[START OF Data excerpt]
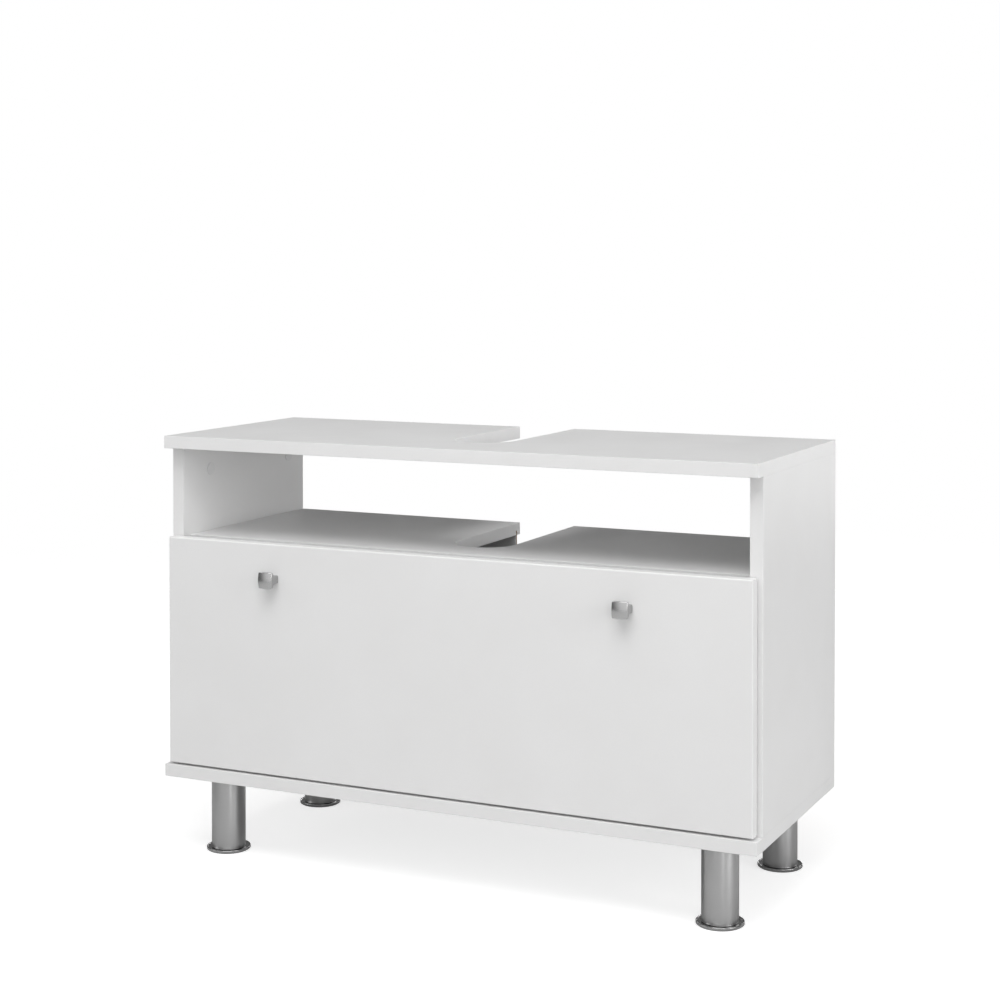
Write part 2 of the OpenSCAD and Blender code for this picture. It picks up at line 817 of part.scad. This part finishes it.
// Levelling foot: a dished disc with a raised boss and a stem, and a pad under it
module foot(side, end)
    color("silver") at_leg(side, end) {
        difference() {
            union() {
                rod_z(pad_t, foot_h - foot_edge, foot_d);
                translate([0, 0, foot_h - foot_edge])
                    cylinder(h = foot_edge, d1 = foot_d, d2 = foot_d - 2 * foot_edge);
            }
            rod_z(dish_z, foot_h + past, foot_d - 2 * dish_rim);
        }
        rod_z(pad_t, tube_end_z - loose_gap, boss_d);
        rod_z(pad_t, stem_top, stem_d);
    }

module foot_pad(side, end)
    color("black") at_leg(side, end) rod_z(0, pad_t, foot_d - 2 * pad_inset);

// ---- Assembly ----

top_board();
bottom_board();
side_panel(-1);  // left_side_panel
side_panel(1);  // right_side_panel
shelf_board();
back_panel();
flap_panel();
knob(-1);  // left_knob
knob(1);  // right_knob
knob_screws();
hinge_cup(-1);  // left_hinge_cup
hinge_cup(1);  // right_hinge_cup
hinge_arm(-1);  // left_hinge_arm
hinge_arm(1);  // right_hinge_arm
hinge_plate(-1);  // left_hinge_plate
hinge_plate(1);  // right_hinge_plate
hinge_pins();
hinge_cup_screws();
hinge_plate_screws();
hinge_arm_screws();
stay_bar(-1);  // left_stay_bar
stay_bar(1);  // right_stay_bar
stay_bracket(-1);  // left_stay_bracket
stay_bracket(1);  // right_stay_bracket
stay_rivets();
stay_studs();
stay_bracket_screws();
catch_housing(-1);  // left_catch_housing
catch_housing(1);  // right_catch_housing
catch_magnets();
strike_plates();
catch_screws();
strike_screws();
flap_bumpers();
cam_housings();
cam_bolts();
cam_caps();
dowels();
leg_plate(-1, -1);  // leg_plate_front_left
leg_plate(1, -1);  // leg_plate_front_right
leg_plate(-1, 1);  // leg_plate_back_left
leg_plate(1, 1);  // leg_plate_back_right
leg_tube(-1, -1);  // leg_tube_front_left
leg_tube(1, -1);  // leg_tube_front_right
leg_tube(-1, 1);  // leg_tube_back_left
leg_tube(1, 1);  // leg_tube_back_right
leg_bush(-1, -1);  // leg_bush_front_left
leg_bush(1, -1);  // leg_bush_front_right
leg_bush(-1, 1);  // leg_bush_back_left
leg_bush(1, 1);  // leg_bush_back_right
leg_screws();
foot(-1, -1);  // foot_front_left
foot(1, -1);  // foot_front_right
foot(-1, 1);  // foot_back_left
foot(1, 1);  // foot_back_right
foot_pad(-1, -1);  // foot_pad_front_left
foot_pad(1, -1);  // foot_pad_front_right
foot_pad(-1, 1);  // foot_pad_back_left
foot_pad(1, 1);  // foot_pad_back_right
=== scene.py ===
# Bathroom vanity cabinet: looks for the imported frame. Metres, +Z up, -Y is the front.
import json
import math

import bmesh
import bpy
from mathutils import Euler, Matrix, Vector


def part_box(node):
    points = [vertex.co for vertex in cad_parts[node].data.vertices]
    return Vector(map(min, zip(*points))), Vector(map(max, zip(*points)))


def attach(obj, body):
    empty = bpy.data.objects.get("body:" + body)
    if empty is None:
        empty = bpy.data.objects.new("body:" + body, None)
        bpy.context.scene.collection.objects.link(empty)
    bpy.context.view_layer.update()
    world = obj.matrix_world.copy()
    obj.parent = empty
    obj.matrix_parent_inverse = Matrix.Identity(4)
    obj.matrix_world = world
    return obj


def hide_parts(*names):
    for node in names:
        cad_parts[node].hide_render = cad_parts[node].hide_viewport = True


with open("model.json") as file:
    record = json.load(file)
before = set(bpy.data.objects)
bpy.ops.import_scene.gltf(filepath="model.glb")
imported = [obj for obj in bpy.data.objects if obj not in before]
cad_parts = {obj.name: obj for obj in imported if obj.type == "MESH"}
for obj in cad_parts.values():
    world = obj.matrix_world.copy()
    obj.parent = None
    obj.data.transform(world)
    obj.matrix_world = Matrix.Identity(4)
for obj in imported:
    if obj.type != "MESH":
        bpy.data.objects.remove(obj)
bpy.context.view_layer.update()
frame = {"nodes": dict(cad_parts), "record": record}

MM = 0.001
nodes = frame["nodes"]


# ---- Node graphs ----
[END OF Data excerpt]
Stated goal → Retype exactly the lines above, from the one with "flap_bumpers();" through the one with "obj.matrix_parent_inverse = Matrix.Identity(4)", inclusive.

Task response →
flap_bumpers();
cam_housings();
cam_bolts();
cam_caps();
dowels();
leg_plate(-1, -1);  // leg_plate_front_left
leg_plate(1, -1);  // leg_plate_front_right
leg_plate(-1, 1);  // leg_plate_back_left
leg_plate(1, 1);  // leg_plate_back_right
leg_tube(-1, -1);  // leg_tube_front_left
leg_tube(1, -1);  // leg_tube_front_right
leg_tube(-1, 1);  // leg_tube_back_left
leg_tube(1, 1);  // leg_tube_back_right
leg_bush(-1, -1);  // leg_bush_front_left
leg_bush(1, -1);  // leg_bush_front_right
leg_bush(-1, 1);  // leg_bush_back_left
leg_bush(1, 1);  // leg_bush_back_right
leg_screws();
foot(-1, -1);  // foot_front_left
foot(1, -1);  // foot_front_right
foot(-1, 1);  // foot_back_left
foot(1, 1);  // foot_back_right
foot_pad(-1, -1);  // foot_pad_front_left
foot_pad(1, -1);  // foot_pad_front_right
foot_pad(-1, 1);  // foot_pad_back_left
foot_pad(1, 1);  // foot_pad_back_right
=== scene.py ===
# Bathroom vanity cabinet: looks for the imported frame. Metres, +Z up, -Y is the front.
import json
import math

import bmesh
import bpy
from mathutils import Euler, Matrix, Vector


def part_box(node):
    points = [vertex.co for vertex in cad_parts[node].data.vertices]
    return Vector(map(min, zip(*points))), Vector(map(max, zip(*points)))


def attach(obj, body):
    empty = bpy.data.objects.get("body:" + body)
    if empty is None:
        empty = bpy.data.objects.new("body:" + body, None)
        bpy.context.scene.collection.objects.link(empty)
    bpy.context.view_layer.update()
    world = obj.matrix_world.copy()
    obj.parent = empty
    obj.matrix_parent_inverse = Matrix.Identity(4)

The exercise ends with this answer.